8. “Opposites Attract.”
When we were younger, we used to be okay staying with someone despite having zero in common with them, as long as we were attracted to them. Plus, we thought it was kind of fun when someone we were dating was just so incredibly different from us.
In our 30s, however, we’re starting to think long-term. We’re starting to think about marriage. It’s at this stage that we realize how beneficial it is to have similar values, a similar lifestyle, and similar interests. It would be pretty difficult to commit a lifetime to someone who is the exact opposite of you in every way.
9. “There Are Plenty of Fish in The Sea”
When you’re younger, you truly believe your options are endless. You believe that even if you find someone special, there’s probably someone better around the corner. It’s only when you’re older that you start to realize how rare it is to truly connect with someone. You know that if you find someone you feel connected to and lose that person, that connection is not so easy to replace. In your 30s, you’ve come to realize that if you find a rainbow fish, you should hold onto it because it’ll be extremely difficult to find another rainbow fish.

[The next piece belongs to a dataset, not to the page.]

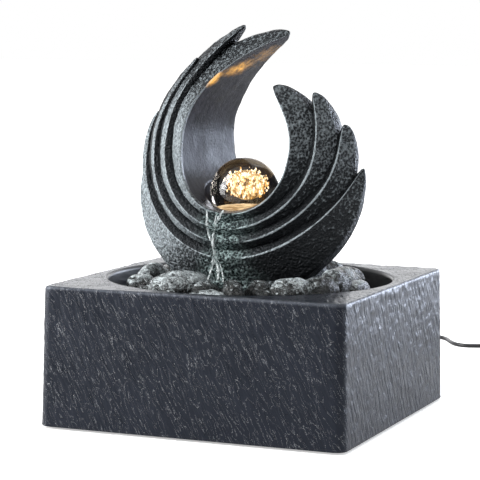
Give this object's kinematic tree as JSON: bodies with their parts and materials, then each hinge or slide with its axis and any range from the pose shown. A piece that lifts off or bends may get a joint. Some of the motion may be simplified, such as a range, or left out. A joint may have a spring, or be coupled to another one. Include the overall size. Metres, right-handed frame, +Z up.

10. “Whoever Cares Less, Wins.”
The problem with this dating cliché is that if you truly believe that whoever cares less gets the upper hand in relationships, you’ll probably try to make it seem like you care less. In essence, you’re just a game player, which will get you (and your relationship) nowhere.
So, even if it’s sort of true that whoever cares less has more power in the relationship, you need to throw this belief out the window if you’re serious about finding something real.
This cliché is irrelevant if both people in the relationship are mutually very into each other and care a lot about each other. This is the ideal, and this should be the goal. Nobody should be trying to pretend they care less to gain the upper hand, because both of you should want to show each other how deeply you care. That’s what an adult relationship looks like, people.